Martin resigned after losing the election of 2006. The party first chose as leader the able but uncharismatic Stephane Dion, then the charismatic (to some) but not politically able Michael Ignatieff. Neither made much headway. Bob Rae, the former NDP premier of Ontario, held together the rags and tatters that remained after the 2011 election, but he was both too old and too new a Liberal to be a sensible permanent choice. Thus the current race for the (poisoned?) chalice of Canadian Liberalism.
Can the Liberals be resurrected? Some observers suggest that demographics now seem to be moving the country to the right. The left remains divided, especially in Quebec, and the Conservative government has, it is said, generally run the economy well, a key consideration for the electorate. If this alignment is permanent, it really may be that the Liberals have no future in Canadian politics.
On the other side of the political equation, however, the vocal opposition to the Harper government’s actions and inactions continues to grow ever stronger. And with another charismatic Trudeau in the wings and with recent opinion polls showing Liberal party support on the rise almost everywhere, surely it is too soon to write the party off.
Do the Liberals have no future in Canadian politics? That question will be the subject of the Macdonald Laurier Institute’s Great Canadian Debate on March 21 at 7 p.m. at the Canadian War Museum in Ottawa.
Arguing that the Liberals have a future will be John Duffy, a principal at Strategy Corp., an author of a historical study of key elections, and a key strategic adviser to Prime Minister Paul Martin. Michael Bliss, the distinguished historian, author, and close observer of prime ministers and politics, will present the contrary case. I will be the moderator.
It’s certain to be a barnburner of an evening as two fine debaters battle over the future of Canadian politics — and of Canada.

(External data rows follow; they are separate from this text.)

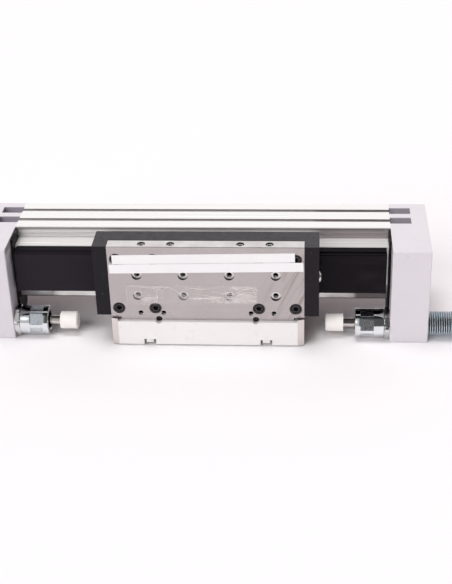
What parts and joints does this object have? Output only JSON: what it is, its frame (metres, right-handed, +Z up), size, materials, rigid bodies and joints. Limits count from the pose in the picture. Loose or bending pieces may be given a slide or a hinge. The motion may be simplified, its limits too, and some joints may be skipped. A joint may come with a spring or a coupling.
{
  "type": "rodless pneumatic cylinder",
  "caption": "Rodless pneumatic cylinder: extruded barrel with end caps, ball-guided slide plate, driver under the barrel and shock absorbers that stop the slide.",
  "frame": {"origin": "centre of the footprint, on the plane that the end caps stand on", "axes": "+X along the stroke to the right as seen from the slide plate, +Z up, the slide plate faces -Y"},
  "size_m": [0.496, 0.1038, 0.0965],
  "materials": {
    "anodised_barrel": "clear anodised, drawn along the stroke",
    "cap_coating": "light grey satin coat on die-cast aluminium",
    "gasket": "matt",
    "black_screw": "black oxide, satin",
    "ring_rubber": "matt",
    "clamp_aluminium": "machined",
    "plug_brass": "nickel-plated, satin",
    "rail_steel": "black-coated hardened steel, satin",
    "rail_strip": "satin",
    "band_steel": "rolled",
    "band_plastic": "satin",
    "zinc_thread": "blue zinc plated",
    "sleeve_steel": "turned and milled",
    "rod_steel": "hard chrome",
    "buffer_plastic": "warm white, satin",
    "ground_steel": "ground, fine lines along the stroke",
    "bright_aluminium": "fine milled, bright anodised",
    "hardened_steel": "ground",
    "carriage_steel": "ground",
    "ball_steel": "polished",
    "cover_plastic": "fine satin",
    "wiper_rubber": "matt",
    "small_steel": "satin",
    "nipple_steel": "bright zinc",
    "yoke_aluminium": "machined",
    "piston_plastic": "satin",
    "guide_ring": "satin",
    "magnet": "pressed"
  },
  "bodies": {
    "housing": {"barrel_profile": "anodised_barrel", "left_end_cap": "cap_coating", "right_end_cap": "cap_coating", "left_cap_gasket": "gasket", "right_cap_gasket": "gasket", "end_cap_screws": "black_screw", "spigot_rings": "ring_rubber", "band_clamps": "clamp_aluminium", "clamp_screws": "black_screw", "port_plugs": "plug_brass", "guide_rail": "rail_steel", "rail_screws": "black_screw", "rail_cover_strip": "rail_strip", "outer_cover_band": "band_steel", "inner_seal_band": "band_plastic", "left_shock_body": "zinc_thread", "right_shock_body": "zinc_thread", "left_stop_sleeve": "sleeve_steel", "right_stop_sleeve": "sleeve_steel", "left_lock_nut": "sleeve_steel", "right_lock_nut": "sleeve_steel"},
    "slide_unit": {"slide_plate": "ground_steel", "plate_screws": "black_screw", "parting_pins": "black_screw", "driver_block": "bright_aluminium", "driver_screws": "black_screw", "driver_inserts": "bright_aluminium", "left_stop_plate": "hardened_steel", "right_stop_plate": "hardened_steel", "stop_plate_screws": "black_screw", "left_guide_carriage": "carriage_steel", "right_guide_carriage": "carriage_steel", "guide_balls": "ball_steel", "carriage_spacer": "cover_plastic", "top_cover": "cover_plastic", "left_end_cover": "cover_plastic", "right_end_cover": "cover_plastic", "left_wiper": "wiper_rubber", "right_wiper": "wiper_rubber", "cover_screws": "small_steel", "grease_nipples": "nipple_steel", "piston_yoke": "yoke_aluminium", "yoke_screws": "black_screw", "left_piston": "piston_plastic", "right_piston": "piston_plastic", "piston_seals": "ring_rubber", "piston_rings": "guide_ring", "piston_magnets": "magnet"},
    "left_buffer_rod": {"left_rod": "rod_steel", "left_buffer": "buffer_plastic"},
    "right_buffer_rod": {"right_rod": "rod_steel", "right_buffer": "buffer_plastic"}
  },
  "joints": [
    {"name": "slide_travel", "type": "slide", "parent": "housing", "child": "slide_unit", "axis": [1, 0, 0], "range_m": [-0.0576, 0.0424], "deforming": ["inner_seal_band", "outer_cover_band", "left_rod", "left_buffer", "right_rod", "right_buffer"]},
    {"name": "left_rod_stroke", "type": "slide", "parent": "housing", "child": "left_buffer_rod", "axis": [1, 0, 0], "range_m": [-0.026, 0], "stiffness_N_per_m": 200, "springref_m": 0.03},
    {"name": "right_rod_stroke", "type": "slide", "parent": "housing", "child": "right_buffer_rod", "axis": [1, 0, 0], "range_m": [0, 0.026], "stiffness_N_per_m": 200, "springref_m": -0.03}
  ]
}
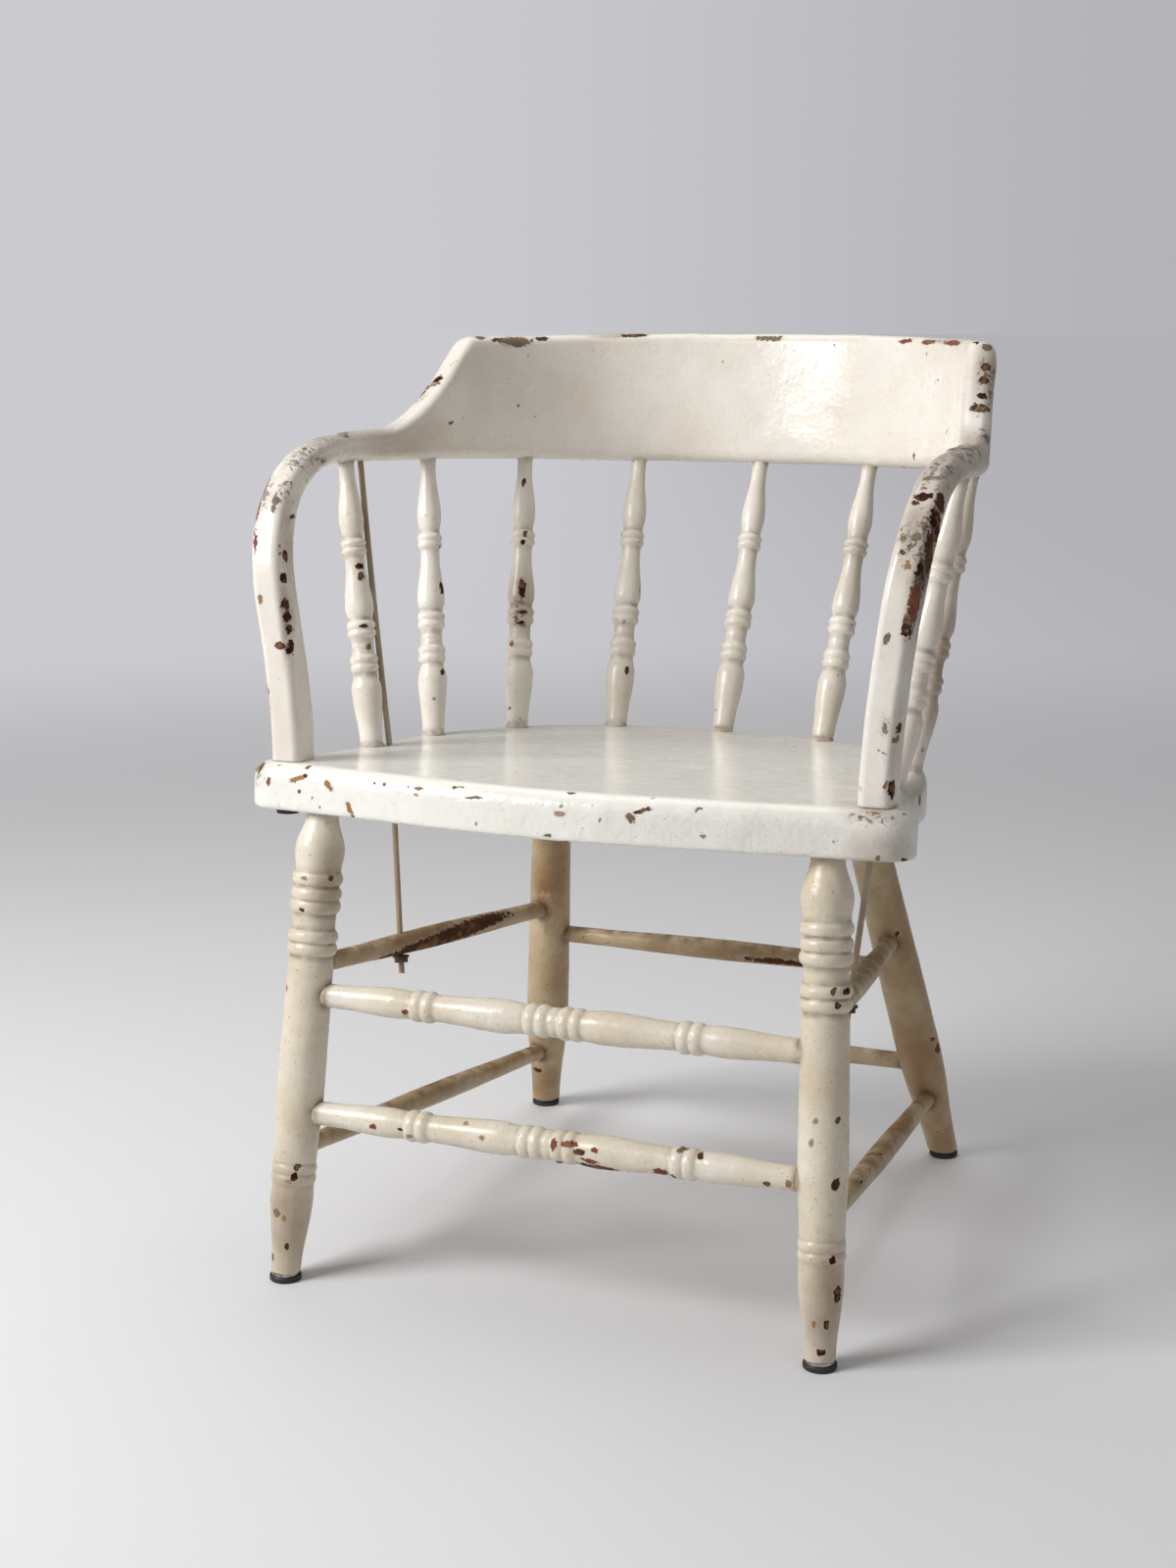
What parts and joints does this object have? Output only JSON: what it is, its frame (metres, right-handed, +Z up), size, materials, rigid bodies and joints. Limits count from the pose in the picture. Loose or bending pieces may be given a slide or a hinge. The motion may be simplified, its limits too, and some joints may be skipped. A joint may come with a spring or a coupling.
{
  "type": "armchair",
  "caption": "Low-backed wooden armchair in worn cream gloss paint: one bent board is crest and arms, on turned spindles, a shaped plank seat, splayed legs with stretchers and iron brace rods.",
  "frame": {"origin": "middle of the chair's bounding box, on the floor", "axes": "+Z up, the sitter faces -Y, +X is the sitter's left"},
  "size_m": [0.579, 0.5897, 0.7763],
  "materials": {
    "painted_wood": "thick cream gloss paint, yellowed, chipped to older coats and bare wood",
    "iron": "iron, painted over and rusty",
    "black_rubber": "black, dusty",
    "glide_steel": "dull steel"
  },
  "bodies": {
    "root": {"seat": "painted_wood", "back_arm_rail": "painted_wood", "spindle_1": "painted_wood", "spindle_2": "painted_wood", "spindle_3": "painted_wood", "spindle_4": "painted_wood", "spindle_5": "painted_wood", "spindle_6": "painted_wood", "spindle_7": "painted_wood", "spindle_8": "painted_wood", "spindle_9": "painted_wood", "leg_front_left": "painted_wood", "leg_front_right": "painted_wood", "leg_back_left": "painted_wood", "leg_back_right": "painted_wood", "stretcher_front_upper": "painted_wood", "stretcher_front_lower": "painted_wood", "stretcher_back_upper": "painted_wood", "stretcher_back_lower": "painted_wood", "stretcher_left_upper": "painted_wood", "stretcher_left_lower": "painted_wood", "stretcher_right_upper": "painted_wood", "stretcher_right_lower": "painted_wood", "brace_rod_left": "iron", "brace_rod_right": "iron", "brace_nuts": "iron", "arm_bolts": "iron", "arm_bolt_disc": "black_rubber", "glide_pads": "black_rubber", "glide_cups": "glide_steel", "glide_nails": "glide_steel"}
  },
  "joints": []
}
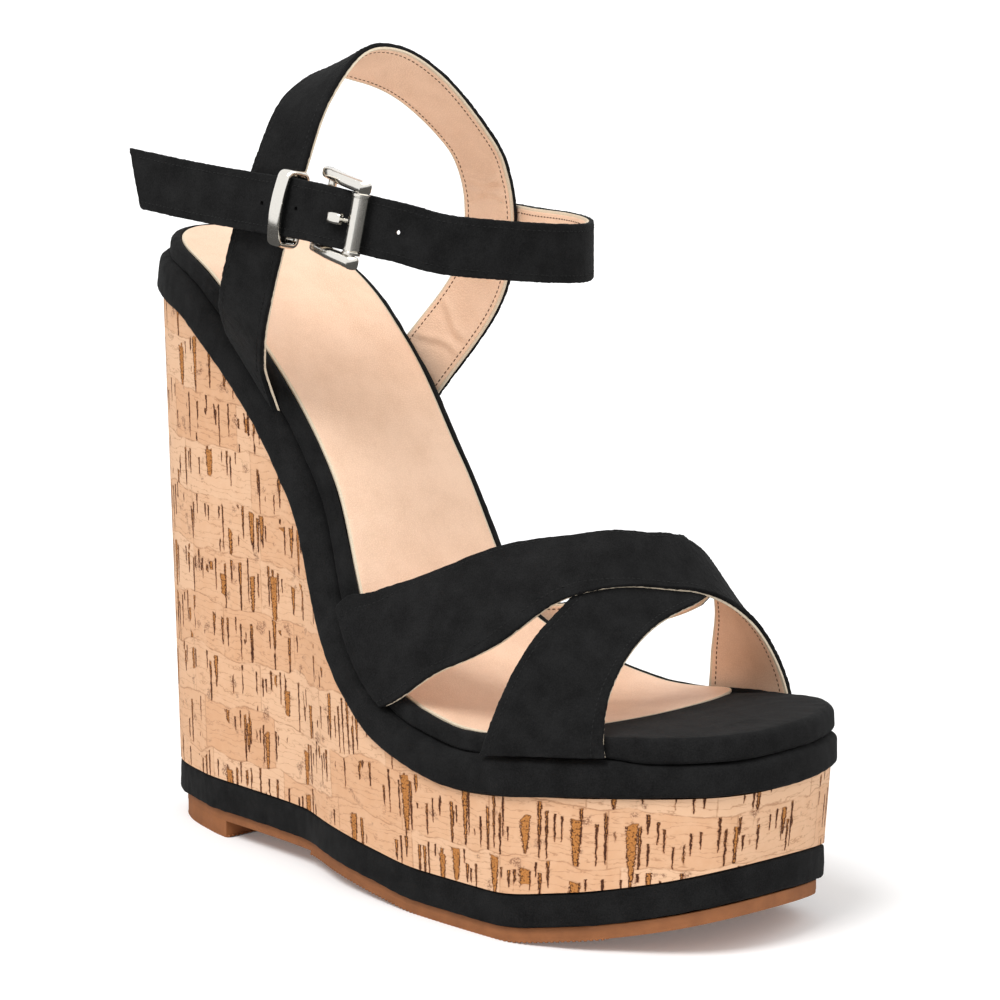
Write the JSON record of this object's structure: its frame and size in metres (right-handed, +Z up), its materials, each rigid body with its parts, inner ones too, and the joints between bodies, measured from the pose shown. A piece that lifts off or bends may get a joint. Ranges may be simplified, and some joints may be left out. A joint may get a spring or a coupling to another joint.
{
  "type": "platform wedge sandal",
  "caption": "Open-toe wedge sandal with a cork platform, crossed vamp straps, a heel loop and a buckled ankle strap",
  "frame": {"origin": "middle of the heel block's face on the floor", "axes": "+X from heel to toe, -Y to the outer side of the right foot where the buckle is, +Z up, floor at z = 0"},
  "size_m": [0.2236, 0.0932, 0.2183],
  "materials": {
    "rubber": "matte tan rubber",
    "suede": "black suede",
    "cork": "agglomerated cork veneer",
    "lining": "smooth nude leather",
    "metal": "polished nickel"
  },
  "bodies": {
    "root": {"outsole": "rubber", "base_band": "suede", "cork_wedge": "cork", "footbed_rim": "suede", "footbed_pad": "suede", "insole_sock": "lining", "vamp_straps": "suede", "heel_loop": "suede", "ankle_strap": "suede", "buckle_tab": "suede", "buckle_frame": "metal", "buckle_roller": "metal", "buckle_prong": "metal", "strap_keeper": "metal"}
  },
  "joints": []
}
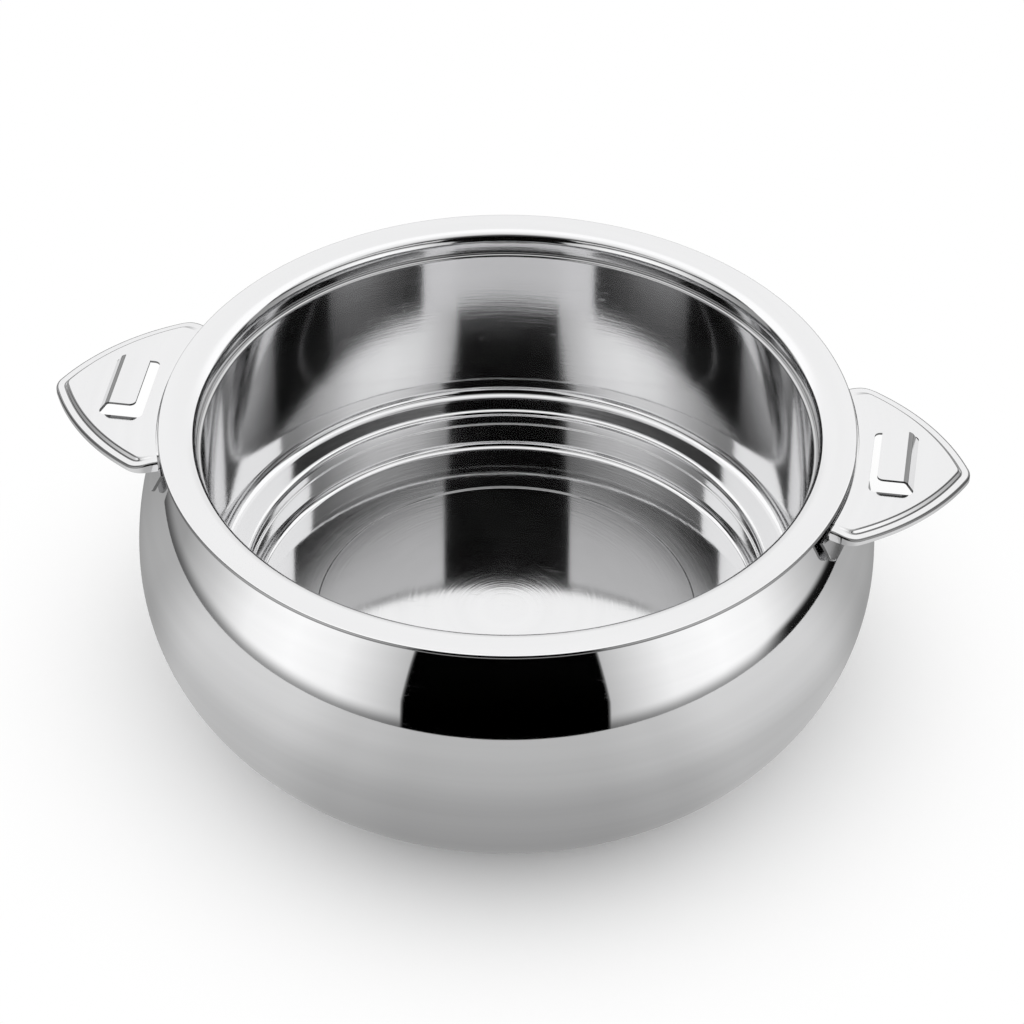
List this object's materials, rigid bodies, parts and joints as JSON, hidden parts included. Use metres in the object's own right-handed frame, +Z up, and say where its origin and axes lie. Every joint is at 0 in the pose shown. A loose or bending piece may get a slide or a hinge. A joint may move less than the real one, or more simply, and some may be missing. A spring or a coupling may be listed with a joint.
{
  "type": "insulated casserole",
  "caption": "Open double-wall steel serving bowl with a flat rolled rim, stepped liner and pick-shaped handles whose raised tongues lock a lid.",
  "frame": {"origin": "centre of the foot ring, on the surface that the casserole stands on", "axes": "+Z up out of the mouth, +X out along the right-hand handle, Y across the handles"},
  "size_m": [0.3044, 0.247, 0.1074],
  "materials": {
    "shell_steel": "mirror-polished stainless steel",
    "vessel_steel": "mirror-polished stainless steel, spun satin inside",
    "foam": "rigid closed-cell foam",
    "base_steel": "spun satin stainless steel",
    "plug_plastic": "moulded plastic",
    "handle_steel": "polished stainless steel",
    "bracket_steel": "polished stainless steel"
  },
  "bodies": {
    "root": {"outer_shell": "shell_steel", "inner_vessel": "vessel_steel", "insulation": "foam", "base_cap": "base_steel", "fill_plug": "plug_plastic", "vent_plug": "plug_plastic", "left_handle_plate": "handle_steel", "right_handle_plate": "handle_steel", "left_handle_bracket": "bracket_steel", "right_handle_bracket": "bracket_steel"}
  },
  "joints": []
}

J.L. Granatstein is a co-founder of The Great Canadian Debates series. He is a historian, author, educator and defence and foreign policy commentator. Granatstein has held the Canada Council’s Killam senior fellowship twice (1982-4, 1991-3), was editor of the Canadian Historical Review (1981-1984), and is a Fellow of the Royal Society of Canada (1982- ). The Royal Society awarded him the J.B. Tyrell Historical Gold Medal (1992) “for outstanding work in the history of Canada,” and his book “The Generals” (1993), won the J.W. Dafoe Prize and the UBC Medal for Canadian Biography.